Triangle PQS is similar to triangle ABC
PRS is equilateral with a height of sqrt 3
Dropping a perpendicular to BC from P will be tangent to the circles R and S
Call the point of tangency of this segment T
Triangle QTP is right with QT = 3 TP = sqrt 3
And QP = sqrt (3^2 + (sqrt 3)^2) = sqrt 12
Using the Law of Cosines
QS^2 = QP^2 + PS^2 - 2(QP * PS) cos (QPS)
4^2 = 12 + 4 - 2(QP * PS)cos (QPS)
0 = - 2 (QP * PS) cos (QPS)
cos (QPS) = 0
So angle QPS is right
And sin (PQS) = PS/ QS = 2/4 = 1/2
So angle (PQS) = 30 ° = angle ABC
So angle (PSQ) = 60° = angle ACB
The area of PQS = PS * PQ / 2 = 2(sqrt 12) / 2 = sqrt (12)
Drop a perpendicular from Q to BC and call the intersection U
The triangle BUQ is right and we can find BU as follows
QU / sin (1/2 angle ABC) = BU /sin ( BQU)

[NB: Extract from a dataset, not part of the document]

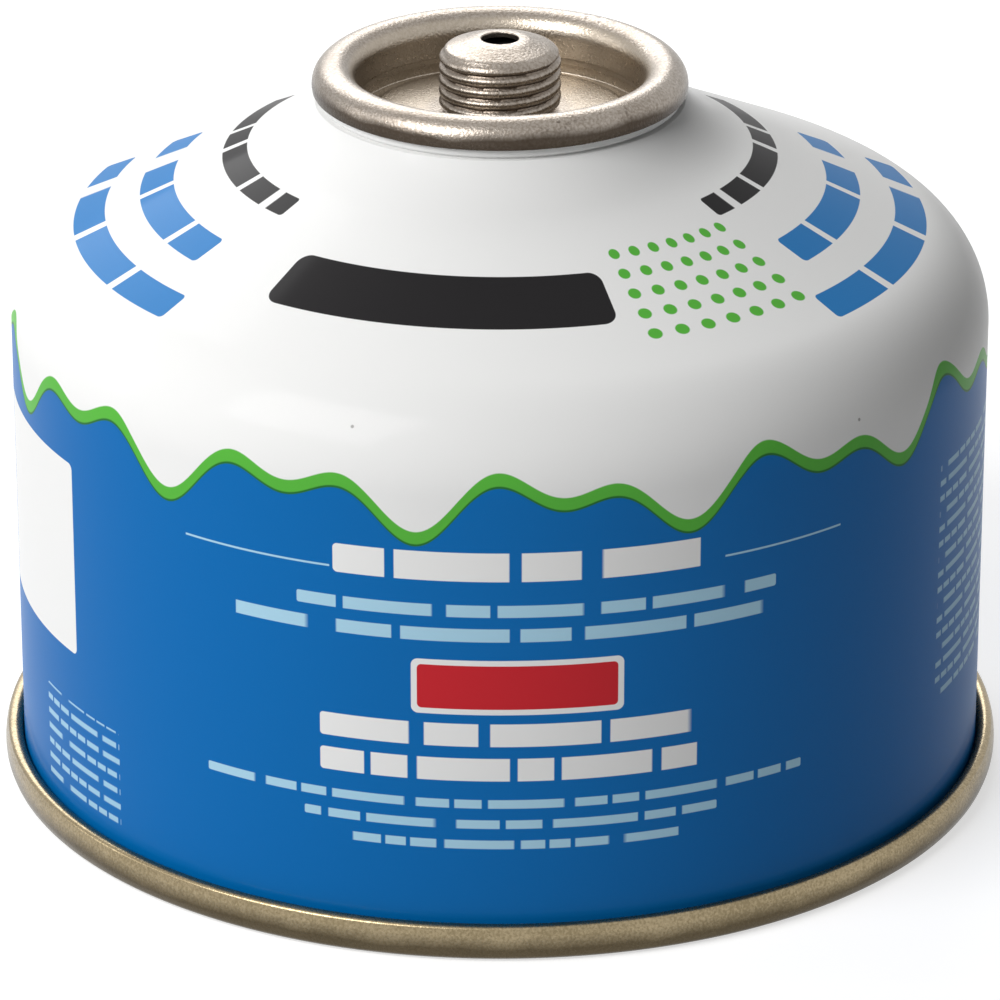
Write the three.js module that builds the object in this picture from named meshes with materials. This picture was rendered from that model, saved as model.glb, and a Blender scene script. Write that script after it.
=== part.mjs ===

1/ sin (15) = BQ/ sin (75)
BQ = sin 75 / sin 15 = cos 15/ sin 15 = cot 15 = 2 + sqrt 3
Similarly......drop a perpendicular from S to BC and call the intersection point V
Using a similar proceedure for finding BU, we can find VC as sqrt 3
So...... BC = BU + QR + RS + VC = 2 + sqrt 3 + 2 + 2 + sqrt 3 = 6 + 2 sqrt 3
The scale factor from ABC to PQS = (BC / QS) = [ 6+ 2 sqrt 3 ] / 4
Then the area of ABC = (scale factor)^2 (area of PQS) =
[ (6 + 2sqrt 3) / 4]^2 * sqrt (12) ≈
19.39 units^2